Within the LIST, the Laboratory of Vision and Learning for Scene Analysis (LVA) conducts research in the field of computer vision and artificial intelligence for the perception of intelligent and autonomous systems. The laboratory's research themes include visual recognition, behavior and activity analysis, large-scale automatic annotation, and perception and decision models. These technologies are applied in major sectors such as security, mobility, advanced manufacturing, healthcare, and sports.
Enhancing Visual Reasoning in Vision-Language Models (VLMs) through Dynamic Visual Feature Selection H/F
Generative Vision Language Models (VLMs) are designed to integrate text generation with visual contexts, but their performance in tasks requiring complex visual reasoning remains under scrutiny. This internship will focus on enhancing VLMs by using Chain-of-Thought (CoT) reasoning to optimize visual feature selection for text generation.
Generative Vision Language Models (VLMs) combine the understanding and generation of text in visual contexts. These models have demonstrated impressive performance on real-world visual question answering (VQA) benchmarks, suggesting their visual reasoning abilities. However, these benchmarks often mix pure visual reasoning tasks with tests of world knowledge, and typically involve questions requiring only a limited number of reasoning steps [2]. As a result, it is unclear whether a VLM's apparent success in visual reasoning tasks is truly due to its reasoning capabilities or simply leveraging its extensive world knowledge. Moreover, VLMs often struggle with fine-grained scene understanding and spatial reasoning, largely due to inefficient use of visual features [5].

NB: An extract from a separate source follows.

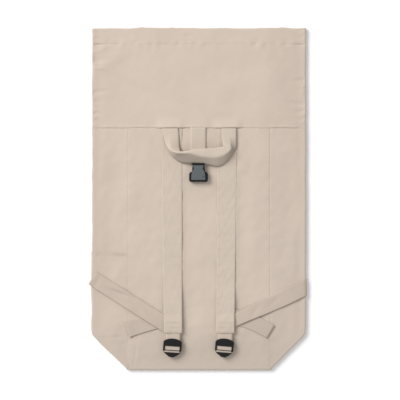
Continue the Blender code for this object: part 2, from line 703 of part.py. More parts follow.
def tape_path(side):
    """Sections of one side's tape as (middle, across) in world space."""
    sign = side["sign"]
    frame = lock_frame(side)
    layer = TAPE_THICKNESS + PIECE_GAP
    leg_z = DRAPE_GAP + TAPE_THICKNESS / 2
    tail_z = leg_z + layer
    lock_x = side["lock_out"] * STRAP_SPREAD / 2
    sections = []

    def lay(out, y, heading_x, heading_y, height):
        middle = Vector((sign * out, y, 0))
        across = Vector((sign * heading_x, heading_y, 0)).normalized()
        sections.append((middle, across, height))

    # Sewn leg: a bow from the corner seam to the strap
    anchor = (HALF_PANEL + TAPE_LEG_REACH, STRAP_END_Y + side["anchor_up"] * TAPE_WIDTH)
    turn_end = (lock_x + TAPE_TURN * 1.09, STRAP_END_Y + side["leg_up"] * TAPE_WIDTH)
    reach = (anchor[0] - turn_end[0]) * 0.55
    knee = (anchor[0] - reach, anchor[1] + reach * math.tan(math.radians(side["leg_rise"])) * 0.85)
    for step in range(7):
        share = step / 6
        first = (blend(anchor[0], knee[0], share), blend(anchor[1], knee[1], share))
        second = (blend(knee[0], turn_end[0], share), blend(knee[1], turn_end[1], share))
        out = blend(first[0], second[0], share)
        y = blend(first[1], second[1], share)
        run_x = second[0] - first[0]
        run_y = second[1] - first[1]
        lay(out, y, run_y, -run_x, leg_z)
    # Turn under the strap, down towards the lock
    run = math.atan2(turn_end[1] - knee[1], knee[0] - turn_end[0])
    centre_out = turn_end[0] - TAPE_TURN * math.sin(run)
    centre_y = turn_end[1] - TAPE_TURN * math.cos(run)
    for step in range(1, 6):
        angle = blend(math.pi / 2 - run, math.pi, step / 5)
        out = centre_out + TAPE_TURN * math.cos(angle)
        y = centre_y + TAPE_TURN * math.sin(angle)
        lay(out, y, math.cos(angle), math.sin(angle), leg_z)
    leg = [tape_section(middle, across, height) for middle, across, height in sections]
    # Through the lock: up the lower slot, over the grip bar, down the upper slot
    slot_in = (LOWER_SLOT_FOOT + GRIP_FOOT) / 2 - 0.6 * MM
    slot_out = (UPPER_SLOT_FOOT + UPPER_SLOT_TOP) / 2
    over = GRIP_TOP + PIECE_GAP + TAPE_THICKNESS / 2
    leg_local = leg_z - LOCK_STAND
    tail_local = tail_z - LOCK_STAND
    bend = 1.1 * TAPE_THICKNESS
    threading = [
        (slot_in + 3.5 * bend, leg_local), (slot_in + bend, leg_local),
        (slot_in + 0.3 * bend, leg_local + 0.3 * bend), (slot_in, leg_local + bend),
        (slot_in, over - bend), (slot_in + 0.3 * bend, over - 0.3 * bend), (slot_in + bend, over),
        (slot_out - bend, over), (slot_out - 0.3 * bend, over - 0.3 * bend), (slot_out, over - bend),
        (slot_out, tail_local + bend), (slot_out + 0.3 * bend, tail_local + 0.3 * bend),
        (slot_out + bend, tail_local),
    ]
    sides = (-sign * TAPE_WIDTH / 2, sign * TAPE_WIDTH / 2)

    runs = (LOCK_TOP + LOOP_REVEAL / 2, LOCK_TOP, LOCK_TOP / 2)
    lock_part = [[draped(frame, x, y, leg_z) for x in sides] for y in runs]
    lock_part += [[frame @ Vector((x, y, z)) for x in sides] for y, z in threading]
    lock_part += [[draped(frame, x, y, tail_z) for x in sides] for y in reversed(runs)]
    # Free tail: up under the strap, turned out over the sewn leg
    sections.clear()
    rise = math.radians(side["tail_rise"])
    meet_y = STRAP_END_Y + side["tail_up"] * TAPE_WIDTH
    tangent = TAPE_TURN * math.tan((math.pi / 2 - rise) / 2)
    centre_out = lock_x + TAPE_TURN
    centre_y = meet_y - tangent
    for step in range(6):
        angle = blend(math.pi, math.pi / 2 + rise, step / 5)
        out = centre_out + TAPE_TURN * math.cos(angle)
        y = centre_y + TAPE_TURN * math.sin(angle)
        lay(out, y, math.cos(angle), math.sin(angle), tail_z)
    start_out = centre_out - TAPE_TURN * math.sin(rise)
    start_y = centre_y + TAPE_TURN * math.cos(rise)
    end_out = FOLD_X + side["tail_past_fold"] * TAPE_WIDTH
    for step in range(1, 13):
        out = blend(start_out, end_out, step / 12)
        y = start_y + (out - start_out) * math.tan(rise)
        lay(out, y, -math.sin(rise), math.cos(rise), tail_z)
    tail = [tape_section(middle, across, height) for middle, across, height in sections]
    return leg, lock_part, tail


def tape_section(middle, across, height):
    """The tape's two edges, draped over the bag at the given height."""
    edges = []
    for half in (0.5, -0.5):
        point = middle + across * TAPE_WIDTH * half
        edges.append(Vector((point.x, point.y, top_height(point.x, point.y) + height)))
    return edges


def webbing(side):
    leg, lock_part, tail = tape_path(side)
    edges = leg + lock_part + tail

    def place(column, row):
        low, high = edges[row]
        return low.lerp(high, column / 2)

    name = "webbing_" + side["name"]
    return sheet(name, 2, len(edges) - 1, place, TAPE_THICKNESS, 0, TAPE_CREAM)


def buckle_frame():
    y = SEAM_Y - BUCKLE_DROP - BUCKLE_LENGTH / 2
    z = top_height(BUCKLE_X, y) + BUCKLE_STAND
    return Matrix.Translation((BUCKLE_X, y, z))


BUCKLE_TOP = BUCKLE_LENGTH / 2
BUCKLE_BAR_TOP = BUCKLE_TOP - BUCKLE_BAR_INSET
BUCKLE_BAR_BASE = (BUCKLE_PLATE_BASE - BUCKLE_BAR_HEIGHT) / 2 - 0.2 * MM


def buckle_socket():
    foot = -BUCKLE_TOP
    half = BUCKLE_WIDTH / 2
    shoulder = foot + BUCKLE_SHELL_LENGTH
    corner = 3 * MM
    shell = [
        (half, foot + corner), (half, shoulder - 1.6 * corner), (half - 0.5 * corner, shoulder - 0.5 * corner),
        (FACE_FOOT_WIDTH / 2, shoulder), (-FACE_FOOT_WIDTH / 2, shoulder),
        (0.5 * corner - half, shoulder - 0.5 * corner), (-half, shoulder - 1.6 * corner),
        (-half, foot + corner), (0.3 * corner - half, foot + 0.3 * corner), (corner - half, foot),
        (half - corner, foot), (half - 0.3 * corner, foot + 0.3 * corner),
    ]
    bar_foot = BUCKLE_TOP - BUCKLE_TOP_BAR_DEPTH
    face = [
        (FACE_TOP_WIDTH / 2, bar_foot + 0.2 * MM), (-FACE_TOP_WIDTH / 2, bar_foot + 0.2 * MM),
        (-FACE_FOOT_WIDTH / 2, foot + FACE_RIM), (FACE_FOOT_WIDTH / 2, foot + FACE_RIM),
    ]
    cavity = MOUTH_WIDTH / 2
    window = (foot + FACE_RIM + 3 * MM, foot + FACE_RIM + 3 * MM + WINDOW_LENGTH)
    sides = (MOUTH_FLOOR + 0.5 * MM, BUCKLE_SHELL_HEIGHT - MOUTH_ROOF - 0.5 * MM)
    passage = FACE_TOP_WIDTH / 2 - BUCKLE_CHEEK
    bar_y = (BUCKLE_BAR_TOP - BUCKLE_BAR, BUCKLE_BAR_TOP)
    bar_z = (BUCKLE_BAR_BASE, BUCKLE_BAR_BASE + BUCKLE_BAR_HEIGHT)
    mouth_z = (MOUTH_FLOOR, BUCKLE_SHELL_HEIGHT - MOUTH_ROOF)
    name = "buckle_socket"
    base = plate(name, shell, (0, BUCKLE_SHELL_HEIGHT), BAG)
    steps = [
        ("UNION", plate(name + "_face", face, (0, BUCKLE_HEIGHT), TOOLS)),
        ("UNION", block(name + "_top_bar", (-BUCKLE_TOP_BAR / 2, BUCKLE_TOP_BAR / 2),
                        (bar_foot, BUCKLE_TOP), (BUCKLE_PLATE_BASE, BUCKLE_HEIGHT))),
        ("DIFFERENCE", block(name + "_mouth", (-cavity, cavity), (foot - MM, foot + MOUTH_DEPTH), mouth_z)),
        ("DIFFERENCE", block(name + "_windows", (-half - MM, half + MM), window, sides)),
        ("DIFFERENCE", block(name + "_passage", (-passage, passage),
                             (foot + MOUTH_DEPTH + 2 * MM, BUCKLE_TOP + MM), (-MM, BUCKLE_PLATE_BASE))),
        ("UNION", block(name + "_bar", (-passage - 0.5 * MM, passage + 0.5 * MM), bar_y, bar_z)),
    ]
    return shape(base, steps, buckle_frame(), PLASTIC_BLACK, 0.25)


def closure_strap():
    """Short strap from the collar seam, looped round the socket's bar."""
    frame = buckle_frame()
    bar_y = frame.translation.y + BUCKLE_BAR_TOP - BUCKLE_BAR / 2
    bar_z = frame.translation.z + BUCKLE_BAR_BASE + BUCKLE_BAR_HEIGHT / 2
    radius = wrap_radius(BUCKLE_BAR, BUCKLE_BAR_HEIGHT, CLOSURE_THICKNESS)
    low = DRAPE_GAP + CLOSURE_THICKNESS / 2
    high = low + CLOSURE_THICKNESS + PIECE_GAP
    mouth_y = frame.translation.y + BUCKLE_TOP
    narrow = CLOSURE_END_WIDTH / 2
    wide = CLOSURE_WIDTH / 2
    stay_y = mouth_y + CLOSURE_RETURN
    half_way = mouth_y + CLOSURE_RETURN / 2
    bare_y = mouth_y + 1.4 * CLOSURE_RETURN
    path = []
    for y in spread(SEAM_Y - PIECE_GAP / 2, bare_y, 5):
        path.append((y, top_height(CLOSURE_X, y) + low, wide, CLOSURE_X))
    for y, share in ((stay_y, 0.0), (half_way, 0.5), (mouth_y + MM, 1.0)):
        rest = top_height(CLOSURE_X, y) + high
        path.append((y, blend(rest, bar_z + radius, smooth(share)), blend(wide, narrow, share), BUCKLE_X))
    for y, z in arc_round((bar_y, bar_z), radius, 90, 270, 8):
        path.append((y, z, narrow, BUCKLE_X))
    for y, share in ((mouth_y + MM, 1.0), (half_way, 0.4), (stay_y - MM, 0.0)):
        rest = top_height(CLOSURE_X, y) + low
        path.append((y, blend(rest, bar_z - radius, smooth(share)), narrow, BUCKLE_X))

    def place(column, row):
        y, z, half, middle = path[row]
        return Vector((middle + half * (1 - column / 2), y, z))

    return sheet("closure_strap", 4, len(path) - 1, place, CLOSURE_THICKNESS, 0, CANVAS_LIGHT)


def handle():
    """Haul loop, its legs on the shoulder straps and its middle stood on edge."""
    sections = rows_of(HANDLE_COLUMNS, HANDLE_SECTIONS)
    stack = DRAPE_GAP + STRAP_THICKNESS + PIECE_GAP + HANDLE_THICKNESS / 2 + 0.2 * MM

    def rail(section, which):
        x = HANDLE_X + HANDLE_SPAN * (section[which + "_x"] - 0.5)
        y = SEAM_Y - PIECE_GAP / 2 - HANDLE_DROP * section[which + "_y"]
        z = top_height(x, y) + stack + HANDLE_RISE * section[which + "_z"]
        return Vector((x, y, z))

    def place(column, row):
        section = sections[row]
        inner = rail(section, "inner")
        crease = rail(section, "crease")
        outer = rail(section, "outer")
        if column <= 2:
            return inner.lerp(crease, column / 2)
        return crease.lerp(outer, (column - 2) / 2)

    return sheet("handle", 4, len(sections) - 1, place, HANDLE_THICKNESS, 0, CANVAS_LIGHT)


def build():
    back_panel()
    front_panel()
    bottom_panel()
    gussets()
    pocket()
    collar()
    for side in rows_of(SIDE_COLUMNS, SIDES):
        shoulder_strap(side)
        ladder_lock(side)
        strap_loop(side)
        webbing(side)
    buckle_socket()
    closure_strap()
    handle()


build()
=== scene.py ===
"""Looks of the roll-top backpack: woven cloth, stitches, tape and moulded buckles.

Lengths are in millimetres here and become metres when a mesh is made. X runs
to the right, Y from the bag's bottom to its mouth, Z up from the floor.
"""
import math

import bpy
import numpy as np
from mathutils import Matrix, Vector


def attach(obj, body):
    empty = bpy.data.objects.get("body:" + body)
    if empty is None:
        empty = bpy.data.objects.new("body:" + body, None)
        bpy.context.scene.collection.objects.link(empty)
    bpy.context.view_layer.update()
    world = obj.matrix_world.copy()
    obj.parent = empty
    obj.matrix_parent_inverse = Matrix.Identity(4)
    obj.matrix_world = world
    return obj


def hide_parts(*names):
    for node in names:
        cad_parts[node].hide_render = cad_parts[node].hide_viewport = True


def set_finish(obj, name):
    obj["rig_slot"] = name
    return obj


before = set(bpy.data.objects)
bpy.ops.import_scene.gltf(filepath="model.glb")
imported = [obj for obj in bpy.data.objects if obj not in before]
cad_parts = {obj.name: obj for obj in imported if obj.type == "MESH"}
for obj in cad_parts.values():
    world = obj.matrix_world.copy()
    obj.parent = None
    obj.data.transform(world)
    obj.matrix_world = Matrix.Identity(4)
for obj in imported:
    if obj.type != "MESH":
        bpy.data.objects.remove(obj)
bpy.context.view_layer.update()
MM = 0.001

# The part's own sizes
HALF_PANEL = 142.0
FOLD_X = 214.0
TOP_Y = 342.0
BOTTOM_Y = -342.0
SEAM_Y = 142.0
CORNER_Y = -270.0
POCKET_Y = -106.0
FLAP_Y = -198.0
EDGE_HEIGHT = 9.0
CROWN_HEIGHT = 15.0
CROWN_REACH = 90.0
EDGE_RADIUS = 4.5
EDGE_DROP = 0.3
RIM_SQUARE = 0.62
RIM_BLEND = 26.0
SEAM_CLEAR = 0.02
SEAM_STEPS = (0.25, 0.7, 1.3, 2.2, 3.6)
HEM_DEPTH = 31.0
HEM_STITCH_Y = 310.5
POCKET_LAYER = 1.8
POCKET_RAMP = 24.0
GAP = 0.3
DRAPE_GAP = 0.45
CLOTH = 1.1
TUCK_RUN = 14.0
CAD_CLOTH = 1.5

STRAP_END_Y = -268.0
STRAP_WIDTH = 40.0
STRAP_SPREAD = 111.0
STRAP_THICKNESS = 2.0
STRAP_FLAT = 0.93
STRAP_FALL = 0.9
TAPE_WIDTH = 30.0
TAPE_THICKNESS = 1.4
TAPE_TURN = 16.0
TAPE_LEG_REACH = 2.0
TAIL_DROOP = 3.2
LOOP_WIDTH = 29.0
LOOP_THICKNESS = 1.0
LOOP_TAIL = 17.0
LOOP_REVEAL = 10.0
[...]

This internship aims to tackle these limitations by developing a novel approach for VLMs, particularly those trained through instruction learning methods like LLAVA [1]. This architecture involves converting visual features, from a Visual Transformer model [3], into text embedding space before feeding them to a large language model (LLM) for text generation.
We propose leveraging the Chain-of-Thought (CoT) technique [4] to iteratively select the most relevant visual features during the text generation process. CoT involves generating step-by-step reasoning to break down complex tasks into simpler logical steps, which enhances model performance on tasks requiring complex reasoning. In our approach, we will begin by linking the reasoning steps in a textual chain to specific visual features within the image to provide a visual justification for each step. Afterward, the model will learn to directly select and process relevant visual features without relying on explicit textual reasoning steps, allowing for a more intuitive and efficient understanding of the visual context.
[1] Liu, H., Li, C., Wu, Q., & Lee, Y.J. (2023). Visual Instruction Tuning. ArXiv, abs/2304.08485
[2] Zhang, Y., Bai, H., Zhang, R., Gu, J., Zhai, S., Susskind, J., & Jaitly, N. (2024). How far are we from intelligent visual deductive reasoning? In COLM
[3] Dosovitskiy, A., Beyer, L., Kolesnikov, A., Weissenborn, D., Zhai, X., Unterthiner, T., Dehghani, M., Minderer, M., Heigold, G., Gelly, S., Uszkoreit, J., & Houlsby, N. (2020). An Image is Worth 16x16 Words: Transformers for Image Recognition at Scale. ArXiv, abs/2010.11929
[4] Wei, J., Wang, X., Schuurmans, D., Bosma, M., Chi, E.H., Xia, F., Le, Q., & Zhou, D. (2022). Chain of Thought Prompting Elicits Reasoning in Large Language Models. ArXiv, abs/2201.11903
[5] Zhang, J., Hu, J., Khayatkhoei, M., Ilievski, F., & Sun, M. (2024). Exploring Perceptual Limitation of Multimodal Large Language Models. ArXiv, abs/2402.07384
- Students in their 5th year of studies (M2 or gap year)
Computer vision skills - Machine learning skills (deep learning, perception models, generative AI…)
- Python proficiency in a deep learning framework (especially TensorFlow or PyTorch)
- Scientific research experience will be appreciated
In line with CEA's commitment to integrating people with disabilities, this job is open to all.